Copy out the line that contains "on_side(-1) chin_strap(plug_y +", the line that contains "for node in", and every line between them, exactly, and nothing else.
═══ Recorded data ═══
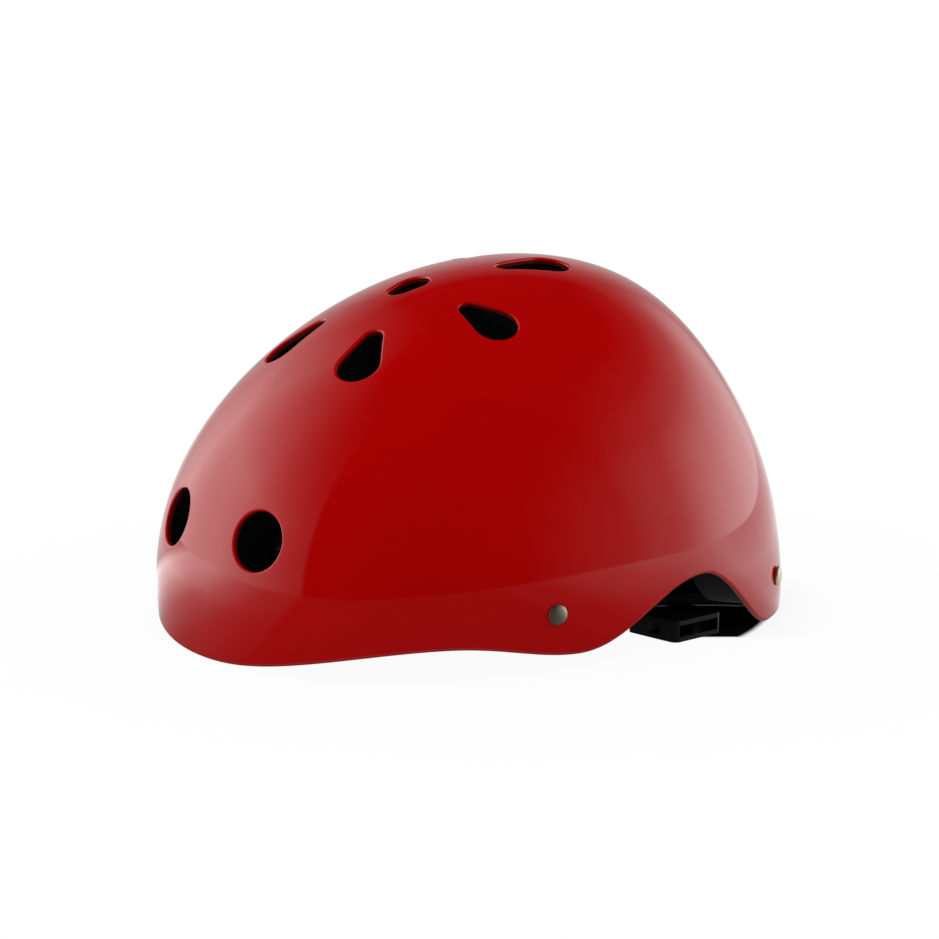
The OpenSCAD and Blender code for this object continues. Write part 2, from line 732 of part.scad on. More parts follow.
// Sprung latch prong, with a barb near its end that clicks into the socket's window
module prong(s) {
    barb = 1.6;
    barb_from = 7;
    barb_to = 13.5;
    out = prong_root + barb;
    chamfer = 1.5;
    end = plug_reach - 0.5;
    color([0.06, 0.06, 0.06]) on_side(-1) in_chin() mirror([s > 0 ? 0 : 1, 0, 0])
        translate([prong_x, plug_y + plug_base_len, buckle_z - prong_t / 2])
            linear_extrude(prong_t) {
                circle(r = prong_root, $fn = 28);
                polygon([[-prong_root, 0], [prong_root, 0], [prong_root, barb_from],
                    [out, barb_from + 1], [out, barb_to], [prong_root, end - chamfer],
                    [prong_root - 1, end], [-prong_root + 1, end], [-prong_root, end - chamfer]]);
            }
}

outer_shell();
eps_liner();
brow_pad();
crown_pad();
side_pad_left();
side_pad_right();
nape_pad();
hook_dots();
front_anchor(1) rivet();  // front_rivet_left
front_anchor(-1) rivet();  // front_rivet_right
rear_anchor(1) rivet();  // rear_rivet_left
rear_anchor(-1) rivet();  // rear_rivet_right
front_anchor(1) washer();  // front_washer_left
front_anchor(-1) washer();  // front_washer_right
rear_anchor(1) washer();  // rear_washer_left
rear_anchor(-1) washer();  // rear_washer_right
tab(anchor_front_a, anchor_front_h, fold_front);  // front_tab_left
on_side(-1) tab(anchor_front_a, anchor_front_h, fold_front);  // front_tab_right
tab(anchor_rear_a, anchor_rear_h, fold_rear);  // rear_tab_left
on_side(-1) tab(anchor_rear_a, anchor_rear_h, fold_rear);  // rear_tab_right
leg(true);  // front_leg_left
on_side(-1) leg(true);  // front_leg_right
leg(false);  // rear_leg_left
on_side(-1) leg(false);  // rear_leg_right
divider();  // divider_left
on_side(-1) divider();  // divider_right
chin_strap(socket_y + bar_r);  // chin_strap_left
on_side(-1) chin_strap(plug_y + bar_r);  // chin_strap_right
tail_keeper();
buckle_socket();
buckle_plug();
prong(1);  // latch_prong_front
prong(-1);  // latch_prong_rear
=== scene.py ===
# Skate helmet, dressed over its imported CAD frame. Sizes are in millimetres, and mm turns them to metres.
import math

import bmesh
import bpy
import numpy as np
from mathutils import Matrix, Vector
from mathutils.geometry import delaunay_2d_cdt


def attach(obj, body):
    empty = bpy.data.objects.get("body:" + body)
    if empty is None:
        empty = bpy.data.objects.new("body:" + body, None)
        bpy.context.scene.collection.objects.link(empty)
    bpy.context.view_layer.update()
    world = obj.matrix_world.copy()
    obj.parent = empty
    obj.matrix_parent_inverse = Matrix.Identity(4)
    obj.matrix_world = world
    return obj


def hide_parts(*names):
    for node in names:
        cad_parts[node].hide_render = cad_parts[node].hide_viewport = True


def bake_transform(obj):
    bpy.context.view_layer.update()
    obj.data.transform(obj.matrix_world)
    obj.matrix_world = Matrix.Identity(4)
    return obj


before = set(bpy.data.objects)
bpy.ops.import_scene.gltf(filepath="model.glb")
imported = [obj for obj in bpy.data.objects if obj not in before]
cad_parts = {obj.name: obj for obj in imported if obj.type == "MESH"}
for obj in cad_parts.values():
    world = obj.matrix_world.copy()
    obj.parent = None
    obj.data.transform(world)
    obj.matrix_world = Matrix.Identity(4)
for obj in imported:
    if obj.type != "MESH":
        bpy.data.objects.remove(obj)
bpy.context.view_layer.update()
mm = 0.001


def toLinear(hexColour):
    values = [int(hexColour[i:i + 2], 16) / 255 for i in (1, 3, 5)]
    return [v / 12.92 if v <= 0.04045 else ((v + 0.055) / 1.055) ** 2.4 for v in values] + [1.0]


def setInputs(tree, node, inputs):
    for name, value in inputs.items():
        if isinstance(value, bpy.types.NodeSocket):
            tree.links.new(value, node.inputs[name])
        else:
            node.inputs[name].default_value = value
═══
(Response to this exercise)
on_side(-1) chin_strap(plug_y + bar_r);  // chin_strap_right
tail_keeper();
buckle_socket();
buckle_plug();
prong(1);  // latch_prong_front
prong(-1);  // latch_prong_rear
=== scene.py ===
# Skate helmet, dressed over its imported CAD frame. Sizes are in millimetres, and mm turns them to metres.
import math

import bmesh
import bpy
import numpy as np
from mathutils import Matrix, Vector
from mathutils.geometry import delaunay_2d_cdt


def attach(obj, body):
    empty = bpy.data.objects.get("body:" + body)
    if empty is None:
        empty = bpy.data.objects.new("body:" + body, None)
        bpy.context.scene.collection.objects.link(empty)
    bpy.context.view_layer.update()
    world = obj.matrix_world.copy()
    obj.parent = empty
    obj.matrix_parent_inverse = Matrix.Identity(4)
    obj.matrix_world = world
    return obj


def hide_parts(*names):
    for node in names:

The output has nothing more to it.